**What needs to be done**: Return the lines exactly as they stand, from the first of the material through the line containing "tray_foot_radius = 0.5".

**Source material**:
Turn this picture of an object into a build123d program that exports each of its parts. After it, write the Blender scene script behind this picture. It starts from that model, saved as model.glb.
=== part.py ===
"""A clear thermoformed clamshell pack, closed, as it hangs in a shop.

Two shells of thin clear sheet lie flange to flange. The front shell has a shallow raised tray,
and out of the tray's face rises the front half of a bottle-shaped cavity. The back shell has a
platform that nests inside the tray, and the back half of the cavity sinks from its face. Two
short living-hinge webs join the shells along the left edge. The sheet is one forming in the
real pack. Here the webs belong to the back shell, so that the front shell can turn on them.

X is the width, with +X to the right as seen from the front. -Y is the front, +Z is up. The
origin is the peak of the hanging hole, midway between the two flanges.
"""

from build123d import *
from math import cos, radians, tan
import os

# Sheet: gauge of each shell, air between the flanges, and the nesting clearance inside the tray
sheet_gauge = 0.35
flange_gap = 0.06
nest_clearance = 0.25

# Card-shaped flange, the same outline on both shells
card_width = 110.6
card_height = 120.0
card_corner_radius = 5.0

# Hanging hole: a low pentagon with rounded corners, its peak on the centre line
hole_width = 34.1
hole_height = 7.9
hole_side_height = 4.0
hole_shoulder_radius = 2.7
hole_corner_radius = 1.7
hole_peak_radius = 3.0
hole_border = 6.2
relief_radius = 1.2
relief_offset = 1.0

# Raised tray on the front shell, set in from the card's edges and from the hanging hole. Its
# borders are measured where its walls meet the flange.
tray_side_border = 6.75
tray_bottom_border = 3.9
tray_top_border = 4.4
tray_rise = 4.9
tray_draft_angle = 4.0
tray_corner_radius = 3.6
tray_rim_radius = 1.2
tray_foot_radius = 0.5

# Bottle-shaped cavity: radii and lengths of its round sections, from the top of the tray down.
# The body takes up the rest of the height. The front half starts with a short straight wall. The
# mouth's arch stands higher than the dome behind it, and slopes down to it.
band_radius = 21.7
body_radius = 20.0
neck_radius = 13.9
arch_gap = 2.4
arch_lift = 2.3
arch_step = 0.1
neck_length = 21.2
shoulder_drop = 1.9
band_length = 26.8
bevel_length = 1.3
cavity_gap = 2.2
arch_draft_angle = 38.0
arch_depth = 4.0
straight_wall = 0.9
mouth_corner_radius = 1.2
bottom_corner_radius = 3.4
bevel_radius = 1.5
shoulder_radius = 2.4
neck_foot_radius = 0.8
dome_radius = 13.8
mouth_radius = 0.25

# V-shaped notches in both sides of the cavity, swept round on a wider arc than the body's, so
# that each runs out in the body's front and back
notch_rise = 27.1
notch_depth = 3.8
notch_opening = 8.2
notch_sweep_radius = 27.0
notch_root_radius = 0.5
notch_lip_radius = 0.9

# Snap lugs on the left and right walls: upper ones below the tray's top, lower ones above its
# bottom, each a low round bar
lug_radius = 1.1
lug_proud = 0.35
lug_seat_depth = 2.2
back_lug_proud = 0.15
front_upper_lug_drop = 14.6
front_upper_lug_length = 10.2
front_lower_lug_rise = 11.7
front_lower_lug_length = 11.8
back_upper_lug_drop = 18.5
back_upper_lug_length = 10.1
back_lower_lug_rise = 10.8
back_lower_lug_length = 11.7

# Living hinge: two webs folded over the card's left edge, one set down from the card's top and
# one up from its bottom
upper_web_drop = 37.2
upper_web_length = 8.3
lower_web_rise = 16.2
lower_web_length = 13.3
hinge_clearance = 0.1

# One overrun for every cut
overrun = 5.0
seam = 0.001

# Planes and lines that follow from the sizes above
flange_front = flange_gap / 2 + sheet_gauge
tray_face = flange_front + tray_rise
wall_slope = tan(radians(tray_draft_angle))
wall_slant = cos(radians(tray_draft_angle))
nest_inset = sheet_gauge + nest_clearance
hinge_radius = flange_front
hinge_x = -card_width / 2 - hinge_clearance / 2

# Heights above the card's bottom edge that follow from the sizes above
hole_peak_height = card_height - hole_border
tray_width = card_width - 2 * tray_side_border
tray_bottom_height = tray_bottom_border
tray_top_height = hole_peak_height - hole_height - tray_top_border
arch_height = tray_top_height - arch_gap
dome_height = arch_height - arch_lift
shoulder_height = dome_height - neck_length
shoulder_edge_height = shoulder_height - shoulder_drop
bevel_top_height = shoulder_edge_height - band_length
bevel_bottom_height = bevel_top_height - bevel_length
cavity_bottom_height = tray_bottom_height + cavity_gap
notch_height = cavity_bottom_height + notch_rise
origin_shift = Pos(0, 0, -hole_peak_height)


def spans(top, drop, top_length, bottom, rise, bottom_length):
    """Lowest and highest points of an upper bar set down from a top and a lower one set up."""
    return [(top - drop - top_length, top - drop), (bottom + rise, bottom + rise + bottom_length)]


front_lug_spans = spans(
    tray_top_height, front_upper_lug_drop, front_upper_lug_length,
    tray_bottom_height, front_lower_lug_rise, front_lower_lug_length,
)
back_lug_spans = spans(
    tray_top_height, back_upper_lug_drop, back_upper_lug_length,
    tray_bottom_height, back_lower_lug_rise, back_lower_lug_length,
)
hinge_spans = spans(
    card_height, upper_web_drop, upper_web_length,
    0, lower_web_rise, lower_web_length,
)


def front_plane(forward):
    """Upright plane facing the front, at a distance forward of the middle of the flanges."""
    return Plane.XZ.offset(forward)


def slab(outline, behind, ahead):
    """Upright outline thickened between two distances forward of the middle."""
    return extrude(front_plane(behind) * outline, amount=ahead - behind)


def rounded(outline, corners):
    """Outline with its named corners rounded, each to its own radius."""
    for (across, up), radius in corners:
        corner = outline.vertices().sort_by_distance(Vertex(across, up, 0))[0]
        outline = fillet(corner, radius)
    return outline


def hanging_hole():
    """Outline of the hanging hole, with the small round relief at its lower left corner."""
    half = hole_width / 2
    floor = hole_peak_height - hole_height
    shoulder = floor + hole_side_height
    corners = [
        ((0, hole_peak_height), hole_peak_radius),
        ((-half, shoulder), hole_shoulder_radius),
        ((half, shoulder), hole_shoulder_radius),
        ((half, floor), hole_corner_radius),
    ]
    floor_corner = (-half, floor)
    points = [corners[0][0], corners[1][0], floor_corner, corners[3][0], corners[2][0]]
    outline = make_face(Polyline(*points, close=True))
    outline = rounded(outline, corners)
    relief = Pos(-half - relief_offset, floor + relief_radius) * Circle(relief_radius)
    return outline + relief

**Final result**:
Turn this picture of an object into a build123d program that exports each of its parts. After it, write the Blender scene script behind this picture. It starts from that model, saved as model.glb.
=== part.py ===
"""A clear thermoformed clamshell pack, closed, as it hangs in a shop.

Two shells of thin clear sheet lie flange to flange. The front shell has a shallow raised tray,
and out of the tray's face rises the front half of a bottle-shaped cavity. The back shell has a
platform that nests inside the tray, and the back half of the cavity sinks from its face. Two
short living-hinge webs join the shells along the left edge. The sheet is one forming in the
real pack. Here the webs belong to the back shell, so that the front shell can turn on them.

X is the width, with +X to the right as seen from the front. -Y is the front, +Z is up. The
origin is the peak of the hanging hole, midway between the two flanges.
"""

from build123d import *
from math import cos, radians, tan
import os

# Sheet: gauge of each shell, air between the flanges, and the nesting clearance inside the tray
sheet_gauge = 0.35
flange_gap = 0.06
nest_clearance = 0.25

# Card-shaped flange, the same outline on both shells
card_width = 110.6
card_height = 120.0
card_corner_radius = 5.0

# Hanging hole: a low pentagon with rounded corners, its peak on the centre line
hole_width = 34.1
hole_height = 7.9
hole_side_height = 4.0
hole_shoulder_radius = 2.7
hole_corner_radius = 1.7
hole_peak_radius = 3.0
hole_border = 6.2
relief_radius = 1.2
relief_offset = 1.0

# Raised tray on the front shell, set in from the card's edges and from the hanging hole. Its
# borders are measured where its walls meet the flange.
tray_side_border = 6.75
tray_bottom_border = 3.9
tray_top_border = 4.4
tray_rise = 4.9
tray_draft_angle = 4.0
tray_corner_radius = 3.6
tray_rim_radius = 1.2
tray_foot_radius = 0.5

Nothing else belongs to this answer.